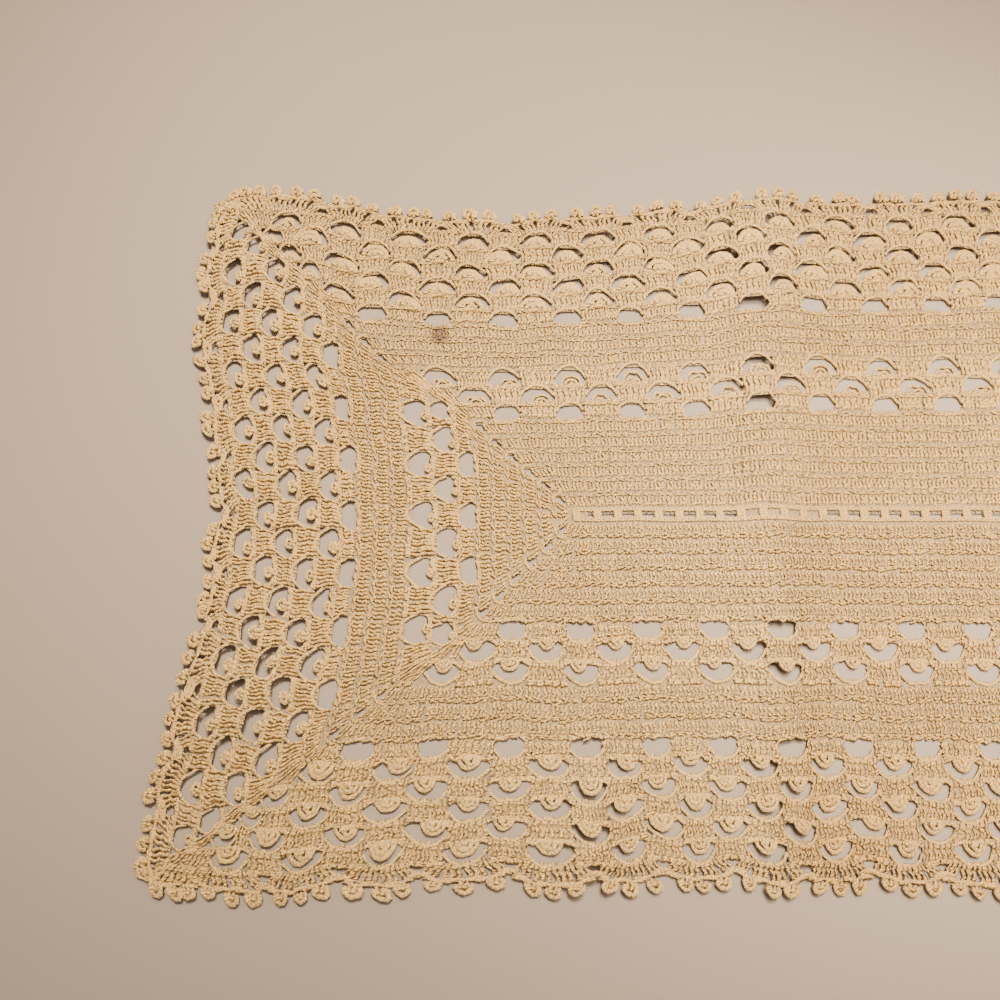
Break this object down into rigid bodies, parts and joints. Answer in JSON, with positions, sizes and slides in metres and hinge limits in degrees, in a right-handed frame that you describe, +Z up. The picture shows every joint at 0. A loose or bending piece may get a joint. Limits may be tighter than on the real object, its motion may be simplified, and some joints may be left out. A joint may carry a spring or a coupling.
{
  "type": "crochet doily",
  "caption": "Oblong crochet lace doily in cream cotton thread, with solid bands, eyelet slots, open shell bands and a picot edge, to lie flat under a vase or dish.",
  "frame": {"origin": "on the surface the doily lies on, under the middle of its bounding box", "axes": "+X along the doily's length, +Y across it, +Z up from the surface"},
  "size_m": [0.5539, 0.2281, 0.0044],
  "materials": {
    "cotton_thread": "matte, twisted cotton thread, cream aged to beige in patches"
  },
  "bodies": {
    "root": {"doily": "cotton_thread"}
  },
  "joints": []
}
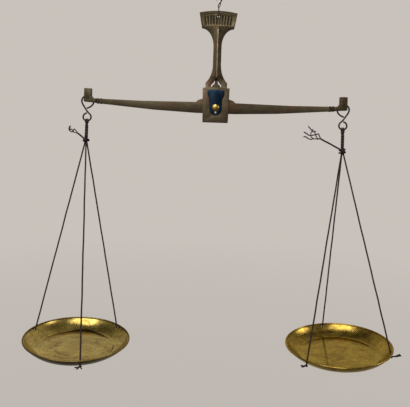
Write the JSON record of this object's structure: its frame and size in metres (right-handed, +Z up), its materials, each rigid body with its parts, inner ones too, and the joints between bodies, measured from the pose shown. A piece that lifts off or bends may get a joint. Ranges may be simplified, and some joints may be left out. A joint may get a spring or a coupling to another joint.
{
  "type": "equal-arm hand scale",
  "caption": "Hanging equal-arm balance: fluted brass handle, tapered beam on knife edges, wire S-hooks and two shallow brass pans on cords.",
  "frame": {"origin": "inner top of the eye of the cord that the scale hangs from", "axes": "+X along the beam to the right pan, +Y away from the front, +Z up"},
  "size_m": [0.3551, 0.1012, 0.3726],
  "materials": {
    "aged_brass": "aged, semi-matte",
    "polished_brass": "polished",
    "steel": "ground",
    "blued_steel": "blued",
    "iron_wire": "dark, aged",
    "cord": "twisted"
  },
  "bodies": {
    "suspension": {"hanging_cord": "cord", "hanging_eye": "cord", "hanging_knot": "cord", "hanging_tail": "cord"},
    "handle": {"handle": "aged_brass", "front_bearing": "steel", "back_bearing": "steel", "front_cover": "blued_steel", "back_cover": "blued_steel", "front_screw": "polished_brass", "back_screw": "polished_brass", "front_pin": "steel", "back_pin": "steel"},
    "beam": {"beam": "aged_brass", "centre_knife": "steel", "pointer": "aged_brass", "left_box": "aged_brass", "right_box": "aged_brass", "left_knife": "steel", "right_knife": "steel"},
    "left_hook": {"left_hook": "iron_wire"},
    "right_hook": {"right_hook": "iron_wire"},
    "left_pan_set": {"left_neck": "cord", "left_knot": "cord", "left_tail": "cord", "left_cord_rear": "cord", "left_cord_outer": "cord", "left_cord_front": "cord", "left_rim_knots": "cord", "left_pan": "polished_brass"},
    "right_pan_set": {"right_neck": "cord", "right_knot": "cord", "right_tail": "cord", "right_cord_rear": "cord", "right_cord_outer": "cord", "right_cord_front": "cord", "right_rim_knots": "cord", "right_pan": "polished_brass"}
  },
  "joints": [
    {"name": "handle_swing", "type": "hinge", "parent": "suspension", "child": "handle", "pos_m": [0, 0, -0.0397], "axis": [0, 1, 0], "range_deg": [-20, 20]},
    {"name": "beam_tilt", "type": "hinge", "parent": "handle", "child": "beam", "pos_m": [0, 0, -0.123], "axis": [0, 1, 0], "range_deg": [-15, 15]},
    {"name": "left_hook_swing", "type": "hinge", "parent": "beam", "child": "left_hook", "pos_m": [-0.127, 0, -0.124], "axis": [0, 1, 0], "range_deg": [-20, 20]},
    {"name": "right_hook_swing", "type": "hinge", "parent": "beam", "child": "right_hook", "pos_m": [0.127, 0, -0.124], "axis": [0, 1, 0], "range_deg": [-20, 20]},
    {"name": "left_pan_swing", "type": "hinge", "parent": "left_hook", "child": "left_pan_set", "pos_m": [-0.127, 0, -0.1494], "axis": [1, 0, 0], "range_deg": [-25, 25]},
    {"name": "right_pan_swing", "type": "hinge", "parent": "right_hook", "child": "right_pan_set", "pos_m": [0.127, 0, -0.1494], "axis": [1, 0, 0], "range_deg": [-25, 25]}
  ]
}
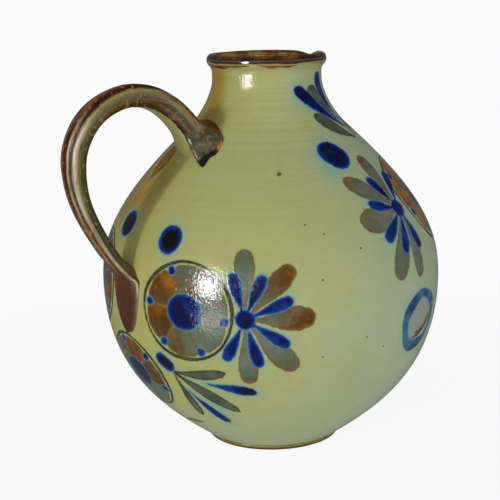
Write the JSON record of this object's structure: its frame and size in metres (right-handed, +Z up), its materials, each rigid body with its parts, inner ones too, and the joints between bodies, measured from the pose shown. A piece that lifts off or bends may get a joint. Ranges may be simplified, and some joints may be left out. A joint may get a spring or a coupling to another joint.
{
  "type": "stoneware jug",
  "caption": "Round-bellied stoneware jug with a low foot, a short neck, a rolled rim with a pouring lip and a ribbed strap handle, painted with folk flowers under a celadon glaze.",
  "frame": {"origin": "on the jug's axis, in the plane that the foot stands on", "axes": "+Z up along the jug's axis, handle toward -X, pouring lip toward +X"},
  "size_m": [0.2484, 0.209, 0.2399],
  "materials": {
    "celadon_glaze": "glossy celadon glaze, olive where it lies thick",
    "iron_glaze": "glossy iron-brown glaze, breaking to olive and tan",
    "bare_clay": "bare fired stoneware, matt, wiped with brown slip"
  },
  "bodies": {
    "root": {"foot_ring": "bare_clay", "belly": "celadon_glaze", "shoulder": "celadon_glaze", "neck": "celadon_glaze", "rim": "iron_glaze", "handle_collar": "iron_glaze", "handle_strap": "iron_glaze", "handle_tongue": "iron_glaze"}
  },
  "joints": []
}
==================================================
## SET TASK
Your task is to reproduce the whole listing exactly.

## ANSWER FOR THIS EXERCISE
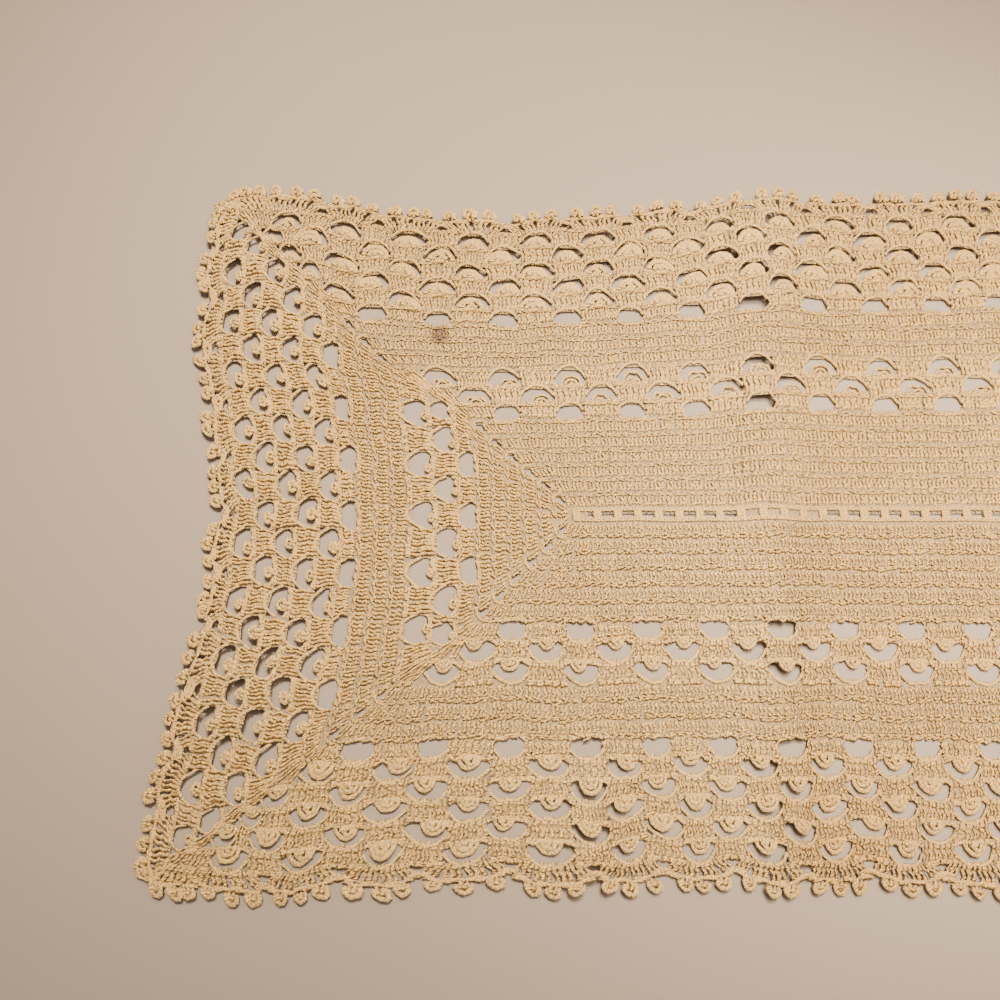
Break this object down into rigid bodies, parts and joints. Answer in JSON, with positions, sizes and slides in metres and hinge limits in degrees, in a right-handed frame that you describe, +Z up. The picture shows every joint at 0. A loose or bending piece may get a joint. Limits may be tighter than on the real object, its motion may be simplified, and some joints may be left out. A joint may carry a spring or a coupling.
{
  "type": "crochet doily",
  "caption": "Oblong crochet lace doily in cream cotton thread, with solid bands, eyelet slots, open shell bands and a picot edge, to lie flat under a vase or dish.",
  "frame": {"origin": "on the surface the doily lies on, under the middle of its bounding box", "axes": "+X along the doily's length, +Y across it, +Z up from the surface"},
  "size_m": [0.5539, 0.2281, 0.0044],
  "materials": {
    "cotton_thread": "matte, twisted cotton thread, cream aged to beige in patches"
  },
  "bodies": {
    "root": {"doily": "cotton_thread"}
  },
  "joints": []
}
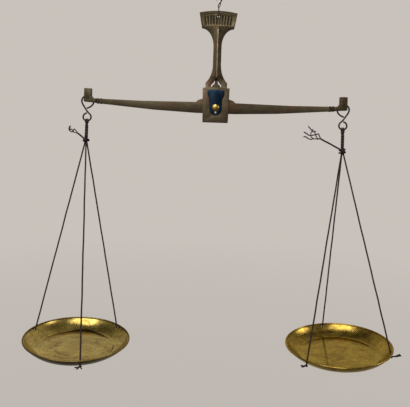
Write the JSON record of this object's structure: its frame and size in metres (right-handed, +Z up), its materials, each rigid body with its parts, inner ones too, and the joints between bodies, measured from the pose shown. A piece that lifts off or bends may get a joint. Ranges may be simplified, and some joints may be left out. A joint may get a spring or a coupling to another joint.
{
  "type": "equal-arm hand scale",
  "caption": "Hanging equal-arm balance: fluted brass handle, tapered beam on knife edges, wire S-hooks and two shallow brass pans on cords.",
  "frame": {"origin": "inner top of the eye of the cord that the scale hangs from", "axes": "+X along the beam to the right pan, +Y away from the front, +Z up"},
  "size_m": [0.3551, 0.1012, 0.3726],
  "materials": {
    "aged_brass": "aged, semi-matte",
    "polished_brass": "polished",
    "steel": "ground",
    "blued_steel": "blued",
    "iron_wire": "dark, aged",
    "cord": "twisted"
  },
  "bodies": {
    "suspension": {"hanging_cord": "cord", "hanging_eye": "cord", "hanging_knot": "cord", "hanging_tail": "cord"},
    "handle": {"handle": "aged_brass", "front_bearing": "steel", "back_bearing": "steel", "front_cover": "blued_steel", "back_cover": "blued_steel", "front_screw": "polished_brass", "back_screw": "polished_brass", "front_pin": "steel", "back_pin": "steel"},
    "beam": {"beam": "aged_brass", "centre_knife": "steel", "pointer": "aged_brass", "left_box": "aged_brass", "right_box": "aged_brass", "left_knife": "steel", "right_knife": "steel"},
    "left_hook": {"left_hook": "iron_wire"},
    "right_hook": {"right_hook": "iron_wire"},
    "left_pan_set": {"left_neck": "cord", "left_knot": "cord", "left_tail": "cord", "left_cord_rear": "cord", "left_cord_outer": "cord", "left_cord_front": "cord", "left_rim_knots": "cord", "left_pan": "polished_brass"},
    "right_pan_set": {"right_neck": "cord", "right_knot": "cord", "right_tail": "cord", "right_cord_rear": "cord", "right_cord_outer": "cord", "right_cord_front": "cord", "right_rim_knots": "cord", "right_pan": "polished_brass"}
  },
  "joints": [
    {"name": "handle_swing", "type": "hinge", "parent": "suspension", "child": "handle", "pos_m": [0, 0, -0.0397], "axis": [0, 1, 0], "range_deg": [-20, 20]},
    {"name": "beam_tilt", "type": "hinge", "parent": "handle", "child": "beam", "pos_m": [0, 0, -0.123], "axis": [0, 1, 0], "range_deg": [-15, 15]},
    {"name": "left_hook_swing", "type": "hinge", "parent": "beam", "child": "left_hook", "pos_m": [-0.127, 0, -0.124], "axis": [0, 1, 0], "range_deg": [-20, 20]},
    {"name": "right_hook_swing", "type": "hinge", "parent": "beam", "child": "right_hook", "pos_m": [0.127, 0, -0.124], "axis": [0, 1, 0], "range_deg": [-20, 20]},
    {"name": "left_pan_swing", "type": "hinge", "parent": "left_hook", "child": "left_pan_set", "pos_m": [-0.127, 0, -0.1494], "axis": [1, 0, 0], "range_deg": [-25, 25]},
    {"name": "right_pan_swing", "type": "hinge", "parent": "right_hook", "child": "right_pan_set", "pos_m": [0.127, 0, -0.1494], "axis": [1, 0, 0], "range_deg": [-25, 25]}
  ]
}
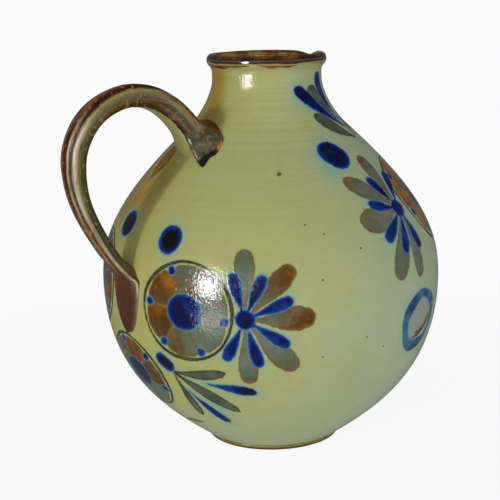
Write the JSON record of this object's structure: its frame and size in metres (right-handed, +Z up), its materials, each rigid body with its parts, inner ones too, and the joints between bodies, measured from the pose shown. A piece that lifts off or bends may get a joint. Ranges may be simplified, and some joints may be left out. A joint may get a spring or a coupling to another joint.
{
  "type": "stoneware jug",
  "caption": "Round-bellied stoneware jug with a low foot, a short neck, a rolled rim with a pouring lip and a ribbed strap handle, painted with folk flowers under a celadon glaze.",
  "frame": {"origin": "on the jug's axis, in the plane that the foot stands on", "axes": "+Z up along the jug's axis, handle toward -X, pouring lip toward +X"},
  "size_m": [0.2484, 0.209, 0.2399],
  "materials": {
    "celadon_glaze": "glossy celadon glaze, olive where it lies thick",
    "iron_glaze": "glossy iron-brown glaze, breaking to olive and tan",
    "bare_clay": "bare fired stoneware, matt, wiped with brown slip"
  },
  "bodies": {
    "root": {"foot_ring": "bare_clay", "belly": "celadon_glaze", "shoulder": "celadon_glaze", "neck": "celadon_glaze", "rim": "iron_glaze", "handle_collar": "iron_glaze", "handle_strap": "iron_glaze", "handle_tongue": "iron_glaze"}
  },
  "joints": []
}